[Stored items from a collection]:
□ □ □

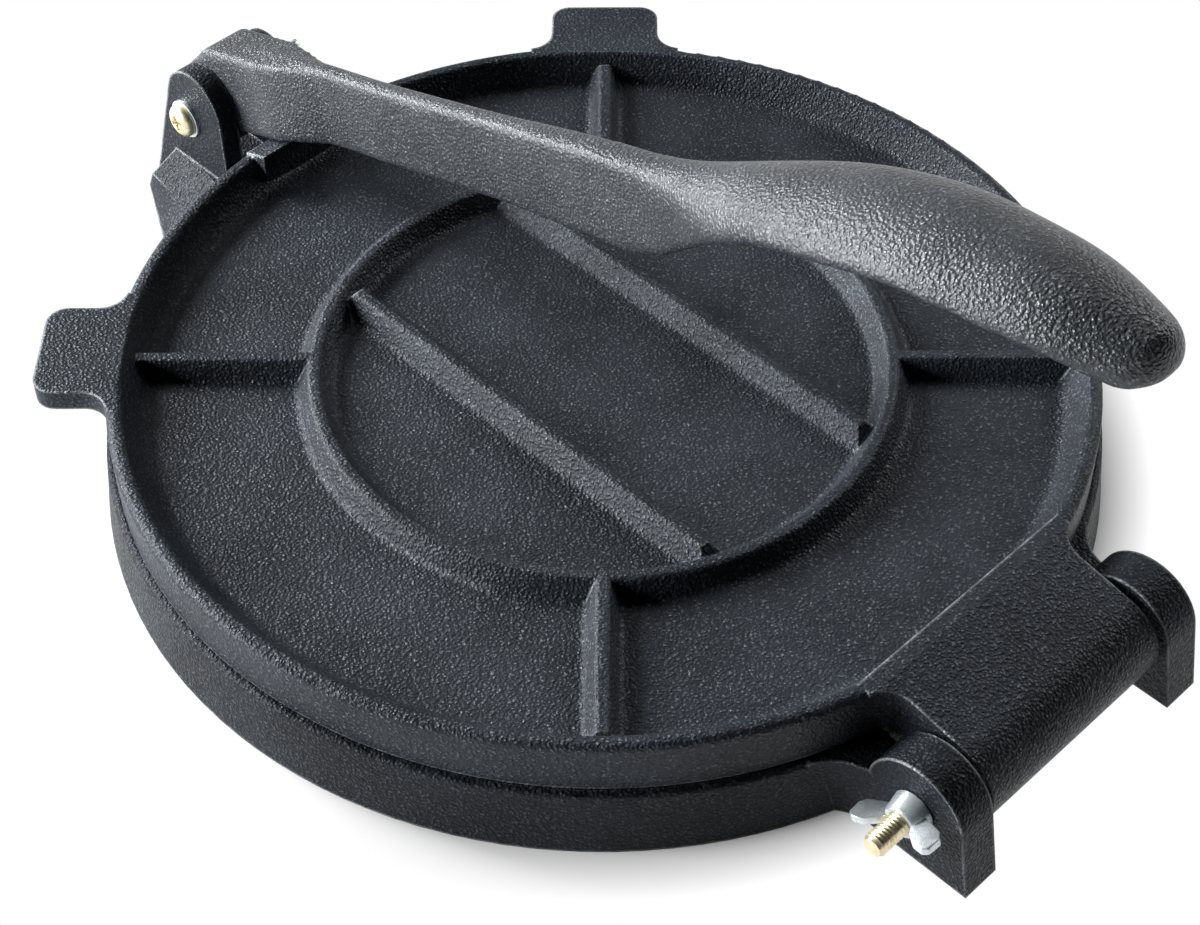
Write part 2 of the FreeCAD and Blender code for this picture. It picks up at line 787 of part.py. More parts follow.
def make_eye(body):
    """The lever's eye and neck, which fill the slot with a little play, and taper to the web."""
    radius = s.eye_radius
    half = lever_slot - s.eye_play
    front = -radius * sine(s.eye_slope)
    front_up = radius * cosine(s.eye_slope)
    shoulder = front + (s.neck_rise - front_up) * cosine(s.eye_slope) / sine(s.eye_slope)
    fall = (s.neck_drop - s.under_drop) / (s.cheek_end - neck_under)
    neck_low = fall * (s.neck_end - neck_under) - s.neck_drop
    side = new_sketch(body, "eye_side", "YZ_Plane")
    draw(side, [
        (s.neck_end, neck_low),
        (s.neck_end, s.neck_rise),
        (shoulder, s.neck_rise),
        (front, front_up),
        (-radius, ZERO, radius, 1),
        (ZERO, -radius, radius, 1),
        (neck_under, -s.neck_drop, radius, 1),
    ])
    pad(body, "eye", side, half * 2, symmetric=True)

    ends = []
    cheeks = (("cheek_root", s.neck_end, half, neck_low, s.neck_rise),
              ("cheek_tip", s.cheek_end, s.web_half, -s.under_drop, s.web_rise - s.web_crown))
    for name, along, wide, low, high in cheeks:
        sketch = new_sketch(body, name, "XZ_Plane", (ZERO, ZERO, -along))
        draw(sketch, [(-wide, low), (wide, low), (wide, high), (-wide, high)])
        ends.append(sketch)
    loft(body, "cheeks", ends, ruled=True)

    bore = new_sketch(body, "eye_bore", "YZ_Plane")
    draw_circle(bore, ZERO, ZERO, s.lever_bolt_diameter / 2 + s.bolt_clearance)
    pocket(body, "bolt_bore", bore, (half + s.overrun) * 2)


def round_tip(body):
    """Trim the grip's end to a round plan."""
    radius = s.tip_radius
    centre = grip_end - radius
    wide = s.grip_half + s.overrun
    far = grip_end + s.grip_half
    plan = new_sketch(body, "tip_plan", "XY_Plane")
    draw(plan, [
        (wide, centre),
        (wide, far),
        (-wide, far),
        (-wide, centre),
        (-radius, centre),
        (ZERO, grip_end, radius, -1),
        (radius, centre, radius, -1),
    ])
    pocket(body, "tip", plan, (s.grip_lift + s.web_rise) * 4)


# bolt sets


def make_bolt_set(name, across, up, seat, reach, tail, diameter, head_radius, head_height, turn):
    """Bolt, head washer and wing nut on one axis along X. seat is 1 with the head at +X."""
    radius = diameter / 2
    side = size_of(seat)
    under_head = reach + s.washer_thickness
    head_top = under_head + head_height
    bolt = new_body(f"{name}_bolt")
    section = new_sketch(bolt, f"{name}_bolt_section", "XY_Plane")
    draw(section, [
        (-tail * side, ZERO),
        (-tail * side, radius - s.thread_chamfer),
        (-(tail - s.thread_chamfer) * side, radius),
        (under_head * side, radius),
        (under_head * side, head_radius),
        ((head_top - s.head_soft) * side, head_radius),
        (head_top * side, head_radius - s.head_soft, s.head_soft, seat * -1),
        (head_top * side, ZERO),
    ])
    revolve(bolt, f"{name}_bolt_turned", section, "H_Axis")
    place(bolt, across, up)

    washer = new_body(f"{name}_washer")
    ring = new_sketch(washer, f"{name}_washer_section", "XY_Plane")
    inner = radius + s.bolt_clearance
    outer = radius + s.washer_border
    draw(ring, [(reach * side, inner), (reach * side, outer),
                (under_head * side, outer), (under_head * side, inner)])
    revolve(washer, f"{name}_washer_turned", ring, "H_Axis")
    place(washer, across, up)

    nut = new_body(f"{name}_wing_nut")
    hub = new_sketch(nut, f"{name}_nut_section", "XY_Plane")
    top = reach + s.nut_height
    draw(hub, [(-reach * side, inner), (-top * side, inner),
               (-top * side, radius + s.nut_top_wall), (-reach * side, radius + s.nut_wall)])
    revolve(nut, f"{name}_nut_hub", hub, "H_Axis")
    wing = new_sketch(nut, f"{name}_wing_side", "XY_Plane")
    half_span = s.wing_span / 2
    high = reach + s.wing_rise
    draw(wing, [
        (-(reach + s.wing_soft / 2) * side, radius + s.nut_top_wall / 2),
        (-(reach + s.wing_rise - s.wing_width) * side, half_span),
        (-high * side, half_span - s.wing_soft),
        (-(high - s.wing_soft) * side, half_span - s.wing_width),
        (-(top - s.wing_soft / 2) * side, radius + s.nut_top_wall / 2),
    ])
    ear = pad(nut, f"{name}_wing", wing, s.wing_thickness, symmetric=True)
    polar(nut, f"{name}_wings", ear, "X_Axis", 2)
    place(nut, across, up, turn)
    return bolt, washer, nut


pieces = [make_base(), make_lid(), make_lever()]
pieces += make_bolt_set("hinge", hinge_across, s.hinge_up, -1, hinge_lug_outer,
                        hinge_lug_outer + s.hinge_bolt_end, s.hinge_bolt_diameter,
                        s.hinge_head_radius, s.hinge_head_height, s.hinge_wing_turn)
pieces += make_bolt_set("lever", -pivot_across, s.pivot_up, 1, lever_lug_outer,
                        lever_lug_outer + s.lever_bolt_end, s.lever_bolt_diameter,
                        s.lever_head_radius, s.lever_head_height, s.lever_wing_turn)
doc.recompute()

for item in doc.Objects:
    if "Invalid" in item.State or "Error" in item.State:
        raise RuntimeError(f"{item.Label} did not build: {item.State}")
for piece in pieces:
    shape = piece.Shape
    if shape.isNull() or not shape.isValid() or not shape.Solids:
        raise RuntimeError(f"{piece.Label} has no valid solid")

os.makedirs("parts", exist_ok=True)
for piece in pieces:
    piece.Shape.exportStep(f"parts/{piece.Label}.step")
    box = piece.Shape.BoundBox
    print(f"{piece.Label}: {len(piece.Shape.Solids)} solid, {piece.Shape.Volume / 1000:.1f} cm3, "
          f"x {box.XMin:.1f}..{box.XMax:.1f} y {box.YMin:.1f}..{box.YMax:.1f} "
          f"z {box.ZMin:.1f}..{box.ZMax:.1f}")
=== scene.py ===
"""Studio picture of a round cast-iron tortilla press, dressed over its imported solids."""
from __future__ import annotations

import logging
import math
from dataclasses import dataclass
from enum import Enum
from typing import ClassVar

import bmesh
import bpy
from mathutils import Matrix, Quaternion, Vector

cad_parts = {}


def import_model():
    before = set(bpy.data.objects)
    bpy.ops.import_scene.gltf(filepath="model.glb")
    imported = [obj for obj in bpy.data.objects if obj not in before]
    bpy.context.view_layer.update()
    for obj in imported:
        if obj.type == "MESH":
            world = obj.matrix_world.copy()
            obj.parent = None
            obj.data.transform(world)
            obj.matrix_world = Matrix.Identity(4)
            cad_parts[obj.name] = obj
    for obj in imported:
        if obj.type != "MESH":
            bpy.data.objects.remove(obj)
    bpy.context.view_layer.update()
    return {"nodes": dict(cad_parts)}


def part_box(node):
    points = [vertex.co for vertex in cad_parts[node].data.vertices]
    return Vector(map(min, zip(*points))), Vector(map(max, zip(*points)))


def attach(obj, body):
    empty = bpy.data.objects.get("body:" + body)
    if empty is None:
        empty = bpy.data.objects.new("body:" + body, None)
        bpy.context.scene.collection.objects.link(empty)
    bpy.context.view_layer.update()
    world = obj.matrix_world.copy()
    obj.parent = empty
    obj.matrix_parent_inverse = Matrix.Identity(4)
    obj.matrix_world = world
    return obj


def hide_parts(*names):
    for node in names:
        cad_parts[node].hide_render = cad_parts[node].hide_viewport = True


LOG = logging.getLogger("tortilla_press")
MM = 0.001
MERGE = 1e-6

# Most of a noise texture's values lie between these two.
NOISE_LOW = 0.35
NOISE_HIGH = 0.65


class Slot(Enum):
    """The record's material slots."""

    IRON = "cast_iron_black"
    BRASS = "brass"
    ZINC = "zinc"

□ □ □

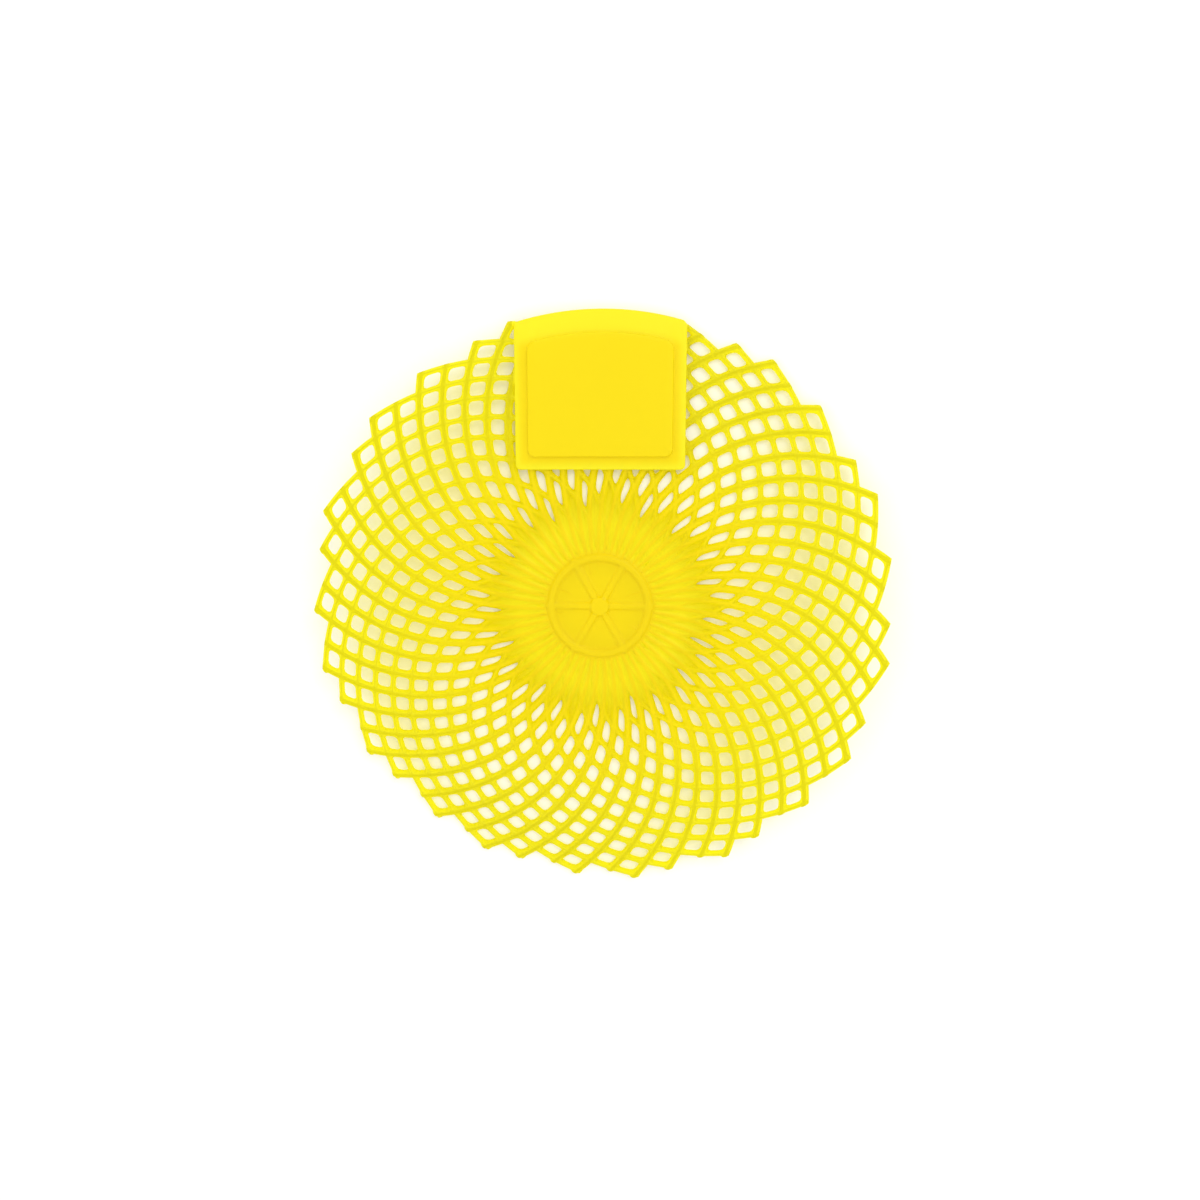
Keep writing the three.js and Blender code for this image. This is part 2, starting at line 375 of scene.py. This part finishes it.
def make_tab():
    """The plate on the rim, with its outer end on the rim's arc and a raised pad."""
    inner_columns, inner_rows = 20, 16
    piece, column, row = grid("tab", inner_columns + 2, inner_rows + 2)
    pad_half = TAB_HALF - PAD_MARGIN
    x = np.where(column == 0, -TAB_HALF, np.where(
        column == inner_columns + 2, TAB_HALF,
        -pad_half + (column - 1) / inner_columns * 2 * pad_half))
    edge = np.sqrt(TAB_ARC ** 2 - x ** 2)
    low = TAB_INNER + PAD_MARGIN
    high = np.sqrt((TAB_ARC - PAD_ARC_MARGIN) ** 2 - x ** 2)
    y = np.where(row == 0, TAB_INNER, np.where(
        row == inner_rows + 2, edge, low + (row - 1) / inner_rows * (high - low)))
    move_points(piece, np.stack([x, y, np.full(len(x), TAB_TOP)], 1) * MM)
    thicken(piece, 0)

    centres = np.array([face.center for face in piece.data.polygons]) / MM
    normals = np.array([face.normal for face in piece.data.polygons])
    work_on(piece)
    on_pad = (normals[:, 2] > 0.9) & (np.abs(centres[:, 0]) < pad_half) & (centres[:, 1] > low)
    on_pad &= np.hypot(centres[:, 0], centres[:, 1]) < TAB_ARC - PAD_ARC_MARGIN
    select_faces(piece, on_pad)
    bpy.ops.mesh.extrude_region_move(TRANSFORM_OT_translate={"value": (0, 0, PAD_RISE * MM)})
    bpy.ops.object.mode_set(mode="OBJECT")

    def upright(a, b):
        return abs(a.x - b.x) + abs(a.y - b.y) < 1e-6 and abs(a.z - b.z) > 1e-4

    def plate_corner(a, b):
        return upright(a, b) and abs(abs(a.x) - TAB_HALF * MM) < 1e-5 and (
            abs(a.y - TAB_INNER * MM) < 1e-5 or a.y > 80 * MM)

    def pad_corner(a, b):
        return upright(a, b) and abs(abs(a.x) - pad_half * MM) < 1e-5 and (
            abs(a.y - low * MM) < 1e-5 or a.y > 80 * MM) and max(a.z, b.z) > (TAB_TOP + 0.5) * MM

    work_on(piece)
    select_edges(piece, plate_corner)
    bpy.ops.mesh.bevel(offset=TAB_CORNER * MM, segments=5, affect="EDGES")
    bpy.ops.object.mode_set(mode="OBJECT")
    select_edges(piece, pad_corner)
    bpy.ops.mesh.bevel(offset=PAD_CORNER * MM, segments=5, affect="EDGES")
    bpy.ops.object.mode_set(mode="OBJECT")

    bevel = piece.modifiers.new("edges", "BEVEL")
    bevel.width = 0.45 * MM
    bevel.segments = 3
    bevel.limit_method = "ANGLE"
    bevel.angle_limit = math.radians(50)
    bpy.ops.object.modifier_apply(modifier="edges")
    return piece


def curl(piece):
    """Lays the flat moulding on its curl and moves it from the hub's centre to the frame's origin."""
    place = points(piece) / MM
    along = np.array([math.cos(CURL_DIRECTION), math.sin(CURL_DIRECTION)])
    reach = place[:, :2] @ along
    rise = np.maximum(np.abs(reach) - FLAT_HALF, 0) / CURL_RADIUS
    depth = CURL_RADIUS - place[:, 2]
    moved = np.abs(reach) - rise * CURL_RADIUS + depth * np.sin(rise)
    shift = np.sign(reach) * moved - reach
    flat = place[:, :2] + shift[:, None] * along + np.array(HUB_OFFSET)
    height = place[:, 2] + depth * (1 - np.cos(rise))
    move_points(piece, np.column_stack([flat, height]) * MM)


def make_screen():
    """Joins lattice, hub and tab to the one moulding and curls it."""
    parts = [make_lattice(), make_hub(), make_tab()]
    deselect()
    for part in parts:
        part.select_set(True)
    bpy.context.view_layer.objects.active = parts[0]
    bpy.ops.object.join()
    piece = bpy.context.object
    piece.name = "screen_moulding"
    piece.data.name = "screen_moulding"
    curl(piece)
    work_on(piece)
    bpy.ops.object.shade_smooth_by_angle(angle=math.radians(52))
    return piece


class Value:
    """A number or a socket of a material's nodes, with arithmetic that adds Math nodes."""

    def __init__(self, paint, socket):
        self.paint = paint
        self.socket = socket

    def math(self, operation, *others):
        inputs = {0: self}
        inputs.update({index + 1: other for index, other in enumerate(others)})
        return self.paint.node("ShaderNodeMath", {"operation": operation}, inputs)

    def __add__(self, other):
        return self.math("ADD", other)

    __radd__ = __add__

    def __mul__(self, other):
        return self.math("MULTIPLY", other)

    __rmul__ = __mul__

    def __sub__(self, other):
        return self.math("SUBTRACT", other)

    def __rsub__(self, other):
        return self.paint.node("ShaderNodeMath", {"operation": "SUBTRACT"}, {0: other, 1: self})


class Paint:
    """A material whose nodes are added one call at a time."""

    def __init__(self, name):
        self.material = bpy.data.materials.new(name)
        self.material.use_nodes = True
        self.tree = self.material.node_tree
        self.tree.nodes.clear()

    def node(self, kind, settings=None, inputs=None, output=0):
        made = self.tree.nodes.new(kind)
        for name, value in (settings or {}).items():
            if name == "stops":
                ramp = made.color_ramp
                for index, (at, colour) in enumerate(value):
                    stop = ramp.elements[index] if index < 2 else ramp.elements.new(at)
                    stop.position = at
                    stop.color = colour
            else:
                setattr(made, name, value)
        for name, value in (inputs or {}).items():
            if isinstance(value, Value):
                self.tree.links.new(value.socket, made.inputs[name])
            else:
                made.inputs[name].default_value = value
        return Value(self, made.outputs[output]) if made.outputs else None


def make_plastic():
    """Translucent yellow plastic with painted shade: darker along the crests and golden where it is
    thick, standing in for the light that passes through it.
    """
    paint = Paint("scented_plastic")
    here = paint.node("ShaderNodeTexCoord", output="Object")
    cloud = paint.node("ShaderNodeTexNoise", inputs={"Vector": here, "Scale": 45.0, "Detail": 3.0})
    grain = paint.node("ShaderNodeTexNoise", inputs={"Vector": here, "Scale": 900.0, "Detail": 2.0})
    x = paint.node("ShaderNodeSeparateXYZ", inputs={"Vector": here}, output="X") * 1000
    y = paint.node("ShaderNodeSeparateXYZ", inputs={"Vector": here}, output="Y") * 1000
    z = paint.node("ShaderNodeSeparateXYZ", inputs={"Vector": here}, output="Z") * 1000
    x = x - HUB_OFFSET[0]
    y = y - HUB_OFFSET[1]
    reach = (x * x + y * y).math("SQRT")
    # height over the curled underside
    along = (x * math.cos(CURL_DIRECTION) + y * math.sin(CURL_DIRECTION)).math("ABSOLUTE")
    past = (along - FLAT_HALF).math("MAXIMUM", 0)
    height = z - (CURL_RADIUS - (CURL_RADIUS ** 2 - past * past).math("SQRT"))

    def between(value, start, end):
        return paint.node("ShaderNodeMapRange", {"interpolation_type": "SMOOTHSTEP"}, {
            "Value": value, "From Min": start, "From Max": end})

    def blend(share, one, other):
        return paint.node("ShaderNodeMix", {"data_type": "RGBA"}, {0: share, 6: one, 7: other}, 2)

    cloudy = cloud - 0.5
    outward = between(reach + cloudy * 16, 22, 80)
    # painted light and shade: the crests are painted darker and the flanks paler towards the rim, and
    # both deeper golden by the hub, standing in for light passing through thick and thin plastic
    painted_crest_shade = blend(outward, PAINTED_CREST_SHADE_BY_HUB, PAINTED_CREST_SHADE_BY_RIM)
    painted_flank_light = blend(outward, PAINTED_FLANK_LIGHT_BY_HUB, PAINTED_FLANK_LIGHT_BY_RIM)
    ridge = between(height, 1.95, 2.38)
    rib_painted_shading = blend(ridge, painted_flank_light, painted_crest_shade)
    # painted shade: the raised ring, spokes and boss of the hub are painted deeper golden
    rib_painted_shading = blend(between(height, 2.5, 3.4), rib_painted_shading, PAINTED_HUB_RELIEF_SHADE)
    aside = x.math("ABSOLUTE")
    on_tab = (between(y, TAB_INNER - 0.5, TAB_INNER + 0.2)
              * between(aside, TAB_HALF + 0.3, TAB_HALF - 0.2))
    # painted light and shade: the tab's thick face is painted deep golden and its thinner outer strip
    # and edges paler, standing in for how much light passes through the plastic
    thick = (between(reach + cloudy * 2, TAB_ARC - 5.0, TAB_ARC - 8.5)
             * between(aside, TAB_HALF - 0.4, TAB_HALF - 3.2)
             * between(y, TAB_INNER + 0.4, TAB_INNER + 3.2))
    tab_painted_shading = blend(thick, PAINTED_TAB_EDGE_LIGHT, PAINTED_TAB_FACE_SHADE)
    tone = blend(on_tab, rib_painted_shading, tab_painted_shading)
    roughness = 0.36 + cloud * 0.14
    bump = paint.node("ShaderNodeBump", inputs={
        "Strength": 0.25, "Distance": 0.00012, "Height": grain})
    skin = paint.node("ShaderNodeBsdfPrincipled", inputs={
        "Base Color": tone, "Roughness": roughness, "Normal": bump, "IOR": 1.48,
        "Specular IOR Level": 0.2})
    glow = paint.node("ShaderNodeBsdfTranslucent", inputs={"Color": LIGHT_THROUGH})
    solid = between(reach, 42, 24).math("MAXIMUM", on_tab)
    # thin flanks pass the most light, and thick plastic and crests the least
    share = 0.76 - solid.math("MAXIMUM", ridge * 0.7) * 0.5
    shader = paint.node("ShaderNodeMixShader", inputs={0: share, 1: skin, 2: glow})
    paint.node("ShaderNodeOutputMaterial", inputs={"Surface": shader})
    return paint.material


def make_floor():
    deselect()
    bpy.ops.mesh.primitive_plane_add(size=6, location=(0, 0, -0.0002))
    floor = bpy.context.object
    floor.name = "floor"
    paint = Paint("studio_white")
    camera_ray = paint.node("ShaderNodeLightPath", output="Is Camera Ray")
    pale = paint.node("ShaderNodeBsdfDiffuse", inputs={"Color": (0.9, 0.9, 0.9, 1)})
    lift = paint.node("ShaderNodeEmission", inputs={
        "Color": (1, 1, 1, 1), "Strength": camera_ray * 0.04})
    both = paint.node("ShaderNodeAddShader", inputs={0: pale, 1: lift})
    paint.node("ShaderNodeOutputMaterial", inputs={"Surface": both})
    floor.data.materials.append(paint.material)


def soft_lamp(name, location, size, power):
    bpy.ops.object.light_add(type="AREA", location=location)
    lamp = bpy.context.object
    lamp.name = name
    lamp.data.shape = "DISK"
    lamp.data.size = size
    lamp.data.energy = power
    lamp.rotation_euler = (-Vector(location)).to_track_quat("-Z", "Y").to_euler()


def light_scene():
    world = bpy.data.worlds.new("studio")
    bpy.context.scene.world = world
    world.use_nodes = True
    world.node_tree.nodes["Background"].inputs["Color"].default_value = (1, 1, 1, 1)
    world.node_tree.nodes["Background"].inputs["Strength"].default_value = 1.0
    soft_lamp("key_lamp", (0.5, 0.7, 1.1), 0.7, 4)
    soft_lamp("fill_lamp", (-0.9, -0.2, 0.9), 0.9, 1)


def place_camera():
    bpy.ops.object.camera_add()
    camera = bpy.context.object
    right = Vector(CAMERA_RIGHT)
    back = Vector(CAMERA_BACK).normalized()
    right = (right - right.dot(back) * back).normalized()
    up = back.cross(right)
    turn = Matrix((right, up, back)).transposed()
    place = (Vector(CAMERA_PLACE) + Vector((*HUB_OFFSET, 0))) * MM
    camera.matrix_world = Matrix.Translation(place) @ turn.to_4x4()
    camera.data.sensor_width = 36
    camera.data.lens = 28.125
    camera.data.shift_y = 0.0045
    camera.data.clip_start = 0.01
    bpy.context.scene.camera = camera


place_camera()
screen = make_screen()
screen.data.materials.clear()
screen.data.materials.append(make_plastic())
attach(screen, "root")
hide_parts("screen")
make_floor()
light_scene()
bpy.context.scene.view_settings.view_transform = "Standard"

□ □ □

The lines to transcribe begin at the line with "for item in" and end at the line with "obj.matrix_world = Matrix.Identity(4)"; copy them exactly, both ends included.

[Exercise result]:
for item in doc.Objects:
    if "Invalid" in item.State or "Error" in item.State:
        raise RuntimeError(f"{item.Label} did not build: {item.State}")
for piece in pieces:
    shape = piece.Shape
    if shape.isNull() or not shape.isValid() or not shape.Solids:
        raise RuntimeError(f"{piece.Label} has no valid solid")

os.makedirs("parts", exist_ok=True)
for piece in pieces:
    piece.Shape.exportStep(f"parts/{piece.Label}.step")
    box = piece.Shape.BoundBox
    print(f"{piece.Label}: {len(piece.Shape.Solids)} solid, {piece.Shape.Volume / 1000:.1f} cm3, "
          f"x {box.XMin:.1f}..{box.XMax:.1f} y {box.YMin:.1f}..{box.YMax:.1f} "
          f"z {box.ZMin:.1f}..{box.ZMax:.1f}")
=== scene.py ===
"""Studio picture of a round cast-iron tortilla press, dressed over its imported solids."""
from __future__ import annotations

import logging
import math
from dataclasses import dataclass
from enum import Enum
from typing import ClassVar

import bmesh
import bpy
from mathutils import Matrix, Quaternion, Vector

cad_parts = {}


def import_model():
    before = set(bpy.data.objects)
    bpy.ops.import_scene.gltf(filepath="model.glb")
    imported = [obj for obj in bpy.data.objects if obj not in before]
    bpy.context.view_layer.update()
    for obj in imported:
        if obj.type == "MESH":
            world = obj.matrix_world.copy()
            obj.parent = None
            obj.data.transform(world)
            obj.matrix_world = Matrix.Identity(4)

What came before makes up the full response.